By AFP - Oct 16,2019 - Last updated at Oct 16,2019

WESTERVILLE, United States — Twelve Democrats square off Tuesday for a historically crowded presidential debate overshadowed by an impeachment inquiry into Donald Trump, who has dragged chief rival Joe Biden into the Ukraine crisis.

It is an extraordinary moment. Washington's impeachment brawl has dominated US politics for weeks and denied Democratic candidates the attention they crave ahead of what could be a pivotal showdown in the race to see who will face Trump in 2020.

Trump's July 25 phone call to his Ukrainian counterpart seeking help in investigating the Bidens, and the discredited charge by Trump that the former US vice president intervened in Ukraine to protect his son Hunter, has roiled the race and put Biden in the spotlight.

The debate at Ohio's Otterbein University features Biden, who is struggling to maintain front-runner status, rising-star progressive Senator Elizabeth Warren nipping at his heels and liberal Senator Bernie Sanders, eager to move on from a recent mild heart attack that raised questions about his fortitude.

Also on stage are South Bend, Indiana Mayor Pete Buttigieg; senators Kamala Harris, Cory Booker and Amy Klobuchar; ex-congressman Beto O'Rourke; entrepreneur Andrew Yang and Obama-era Cabinet member Julian Castro.

Each is seeking a breakout moment so their campaigns can maintain viability.

While debates are expected to help winnow the field ahead of the first votes in the nomination process, the Democrats have actually expanded from the 10 candidates in September's event to 12 Tuesday, the largest debate in modern US political history.


Guns blazing 


Two others who qualified are congresswoman Tulsi Gabbard, who had threatened a boycott arguing that the Democratic Party was trying to "hijack" the election process, and billionaire activist Tom Steyer, who for two years has sought Trump's impeachment.

The scandal over Trump's communications with Ukraine has engulfed the White House, and will surely colour the debate proceedings.

An embattled Trump has come out with guns blazing against Biden and his son Hunter, repeatedly claiming without merit that they are corrupt.

Biden could flip the attention to his advantage, convincing voters that Trump's quest for dirt shows that he's the Democrat the president fears most.

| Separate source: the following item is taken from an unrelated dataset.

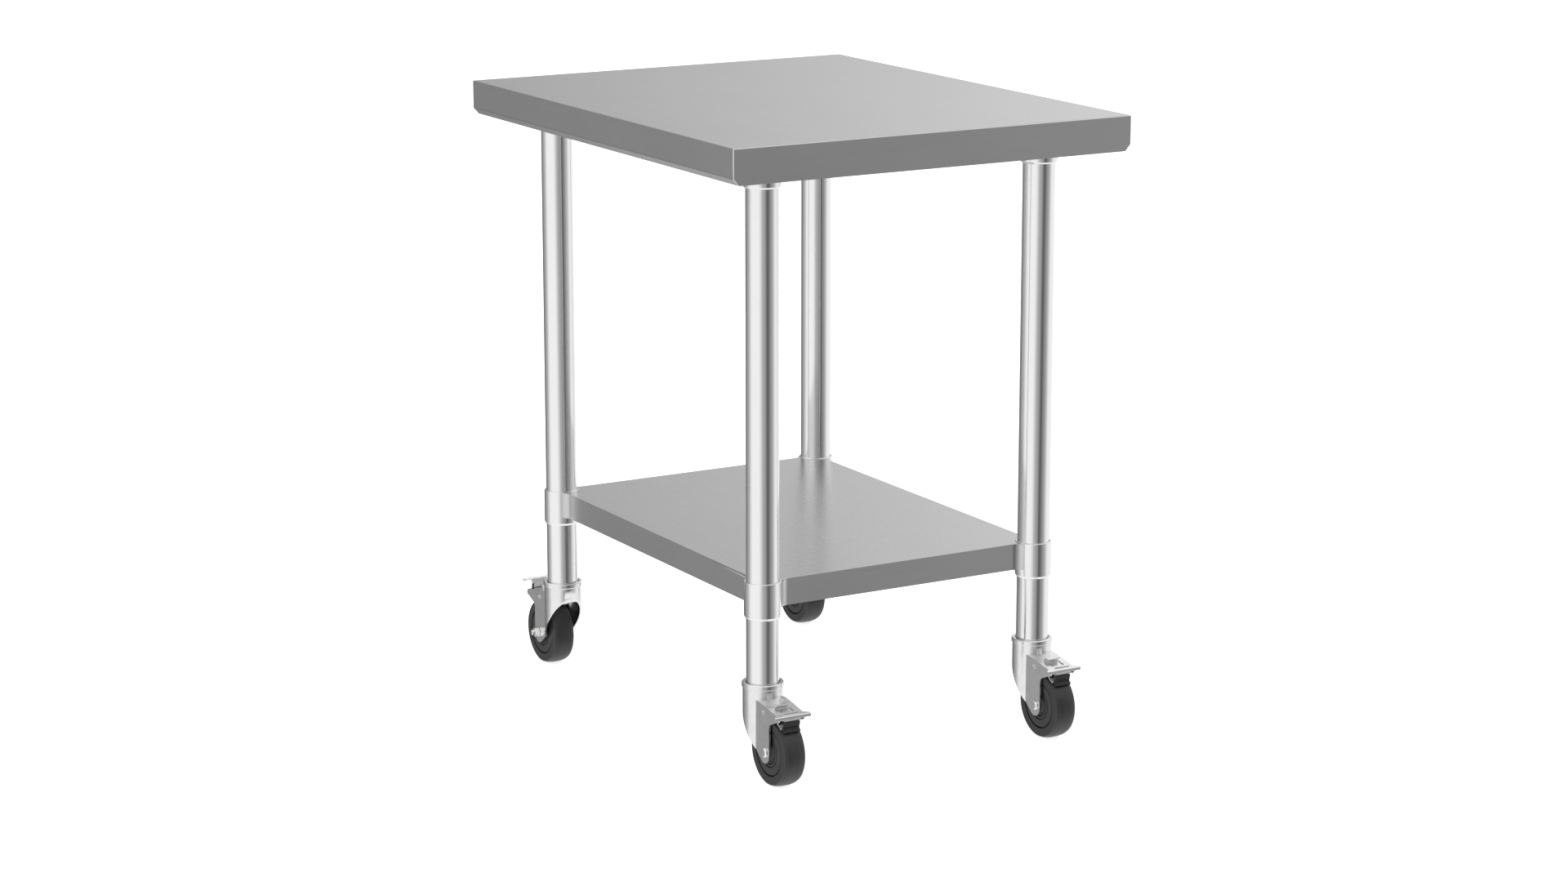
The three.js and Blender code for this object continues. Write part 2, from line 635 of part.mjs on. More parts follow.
// the pedal as it lies when the brake is on
function pedal() {
  const reach = Math.hypot(PLATE_FRONT[0] - PIVOT[0], PLATE_FRONT[1] - PIVOT[1]);
  const neck = reach + PEDAL_CLEARANCE;
  const barTop = PLATE_FRONT[1] + PEDAL_BAR_RISE;
  const barRear = PIVOT[0] + neck;
  const barFront = barRear + PEDAL_BAR_LENGTH;
  const t = PEDAL_SHEET;
  const [cornerBack, cornerDown] = PEDAL_LIP_CORNER;
  const bar = outlineOf([
    [barRear, barTop - t], [barFront - cornerBack, barTop - t - PEDAL_BAR_FALL],
    [barFront - t, barTop - PEDAL_LIP_DROP], [barFront, barTop - PEDAL_LIP_DROP],
    [barFront, barTop - cornerDown], [barFront - cornerBack, barTop - PEDAL_BAR_FALL],
    [barRear, barTop],
  ]);
  const [taperLength, taperWidth] = PEDAL_BAR_TAPER;
  const barHalf = PEDAL_WIDTH / 2;
  let strip = across(bar, barHalf);
  for (const side of [-1, 1]) {
    const corner = new THREE.ExtrudeGeometry(outlineOf([
      [barRear - 1, side * (barHalf - taperWidth)], [barRear, side * (barHalf - taperWidth)],
      [barRear + taperLength, side * barHalf], [barRear + taperLength, side * (barHalf + 1)],
      [barRear - 1, side * (barHalf + 1)],
    ]), { depth: FAR, bevelEnabled: false });
    strip = strip.subtract(solidOf(corner));
  }
  const half = PEDAL_ARM_WIDTH / 2;
  return rod(PEDAL_BOSS_RADIUS, -half, half, ...PIVOT)
    .add(band(WHEEL_CENTRE, BRAKE_INNER, ARM_OUTER, PEDAL_ARM_FROM, PEDAL_ARM_TO, half))
    .add(band(PIVOT, neck, neck + t, PEDAL_NECK_FROM, PEDAL_NECK_TO, half))
    .add(strip)
    .subtract(rod(PIVOT_DIAMETER / 2 + FIT, -FAR, FAR, ...PIVOT));
}

function shoe() {
  return band(WHEEL_CENTRE, BRAKE_INNER, SHOE_OUTER, SHOE_FROM, SHOE_TO, SHOE_WIDTH / 2);
}

// ---- assembly ----

const table = new THREE.Group();

table.add(meshOf('worktop', worktop(), brushed));
table.add(meshOf('top_channel_left', channel(-LEG_X), galvanised));
table.add(meshOf('top_channel_right', channel(LEG_X), galvanised));
table.add(meshOf('undershelf', undershelf(), brushed));

for (const corner of corners) {
  const { name } = corner;
  const post = new THREE.Group();
  post.position.set(corner.x * LEG_X, corner.y * LEG_Y, 0);
  const screwAtSocket = grubScrew(SOCKET_OD / 2, SOCKET_SCREW_HEIGHT, corner);
  const screwAtCollar = grubScrew(COLLAR_OD / 2, COLLAR_SCREW_HEIGHT, corner);
  post.add(meshOf(`socket_${name}`, socket(corner), polished));
  post.add(meshOf(`socket_screw_${name}`, screwAtSocket, zinc));
  post.add(meshOf(`leg_${name}`, leg(), polished));
  post.add(meshOf(`collar_${name}`, collar(corner), polished));
  post.add(meshOf(`collar_screw_${name}`, screwAtCollar, zinc));

  const caster = new THREE.Group();
  caster.rotation.z = corner.x > 0 ? 0 : Math.PI;
  caster.add(meshOf(`caster_stem_${name}`, stem(), zinc));
  caster.add(meshOf(`caster_fork_${name}`, fork(), zinc));
  caster.add(meshOf(`tyre_${name}`, tyre(), tyreRubber));
  caster.add(meshOf(`wheel_hub_${name}`, hub(), hubPlastic));
  caster.add(meshOf(`axle_bolt_${name}`, axleBolt(), zinc));
  caster.add(meshOf(`axle_nut_${name}`, axleNut(), zinc));
  caster.add(meshOf(`brake_pivot_${name}`, pivotPin(), zinc));

  const brake = new THREE.Group();
  brake.position.set(PIVOT[0], 0, PIVOT[1]);
  brake.rotation.y = corner.released ? -rad(PEDAL_TRAVEL) : 0;
  const brakeParts = new THREE.Group();
  brakeParts.position.set(-PIVOT[0], 0, -PIVOT[1]);
  brakeParts.add(meshOf(`brake_pedal_${name}`, pedal(), zinc));
  brakeParts.add(meshOf(`brake_shoe_${name}`, shoe(), shoeRubber));
  brake.add(brakeParts);
  caster.add(brake);

  post.add(caster);
  table.add(post);
}

export default table;
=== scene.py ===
# Stainless work table on four braked swivel casters.
# Pieces are modelled in millimetres round their own leg or in the table's frame, and placed in metres.
import math

import bmesh
import bpy
from mathutils import Matrix, Vector


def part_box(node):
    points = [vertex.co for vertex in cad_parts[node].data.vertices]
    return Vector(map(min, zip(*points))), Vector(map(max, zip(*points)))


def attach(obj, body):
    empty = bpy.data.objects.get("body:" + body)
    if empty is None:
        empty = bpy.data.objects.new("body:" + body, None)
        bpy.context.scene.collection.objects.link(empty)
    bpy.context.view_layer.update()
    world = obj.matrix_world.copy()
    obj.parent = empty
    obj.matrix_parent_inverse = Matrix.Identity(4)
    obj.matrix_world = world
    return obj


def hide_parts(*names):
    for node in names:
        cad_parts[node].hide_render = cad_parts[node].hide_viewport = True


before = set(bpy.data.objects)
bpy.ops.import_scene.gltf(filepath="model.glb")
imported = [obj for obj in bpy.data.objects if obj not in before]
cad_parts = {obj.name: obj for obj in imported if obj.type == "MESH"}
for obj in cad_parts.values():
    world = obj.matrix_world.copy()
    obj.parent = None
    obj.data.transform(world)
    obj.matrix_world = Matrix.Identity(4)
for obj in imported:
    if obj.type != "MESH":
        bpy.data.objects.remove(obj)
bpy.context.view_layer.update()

MM = 0.001

# ---- sizes and places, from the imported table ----


def extent(node):
    """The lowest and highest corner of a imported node, in millimetres."""
    low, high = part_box(node)
    return low / MM, high / MM


top_low, top_high = extent("worktop")
shelf_low, shelf_high = extent("undershelf")
leg_low, leg_high = extent("leg_front_right")
collar_low, collar_high = extent("collar_front_right")
socket_low, socket_high = extent("socket_front_right")
channel_low, channel_high = extent("top_channel_right")
tyre_low, tyre_high = extent("tyre_front_right")
hub_low, hub_high = extent("wheel_hub_front_right")
fork_low, fork_high = extent("caster_fork_front_right")
stem_low, stem_high = extent("caster_stem_front_right")
bolt_low, bolt_high = extent("axle_bolt_front_right")
nut_low, nut_high = extent("axle_nut_front_right")
pivot_low, pivot_high = extent("brake_pivot_front_right")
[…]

Biden has begun criticizing Trump more forcefully, tweeting late Monday that "Donald Trump is the most corrupt president in modern American history".

Early Tuesday, Hunter Biden, who once worked for a Ukrainian energy company, broke his silence, telling ABC News in an interview that while he may have exercised poor judgement in his business dealings in Ukraine and China, he broke no laws.

"Did I make a mistake based on some ethical lapse? Absolutely not," Biden, 49, insisted.

Democratic rivals may pounce on Biden to argue that his son’s international work had at least the appearance of a conflict of interest.


Capitalist, socialist 


The usual debate subjects are likely to be addressed, including health care, climate change, immigration, gun control and the economy.

Current events likely will play a major role in the evening, notably Trump’s controversial withdrawal of US troops from northern Syria, which critics say effectively green-lighted an invasion by neighbouring Turkey.

Warren, meanwhile, takes the stage as the candidate on the rise, having drawn even with Biden in recent weeks. She slipped back this week, however, with new polls showing Biden about 10 points ahead.

The 70-year-old senator’s campaign trail success raises the likelihood that debate rivals will go after her.

Sanders, a self-declared Democratic socialist, publicly distanced himself from his friend and fellow progressive for the first time on Sunday, saying there were “differences” between his outlook and Warren’s.

“Elizabeth I think, as you know, has said that she is a capitalist through her bones. I’m not,” he told ABC’s “This Week”.

Sanders, 78, is grappling with his own setback, a heart attack that put his health and age into question.

It tangentially raises concerns about Biden, who turns 77 next month and has been criticised for lacking vitality in debates.

Ohio voted twice for Barack Obama and then flipped to Trump in 2016. Democrats are targeting to take it back next year.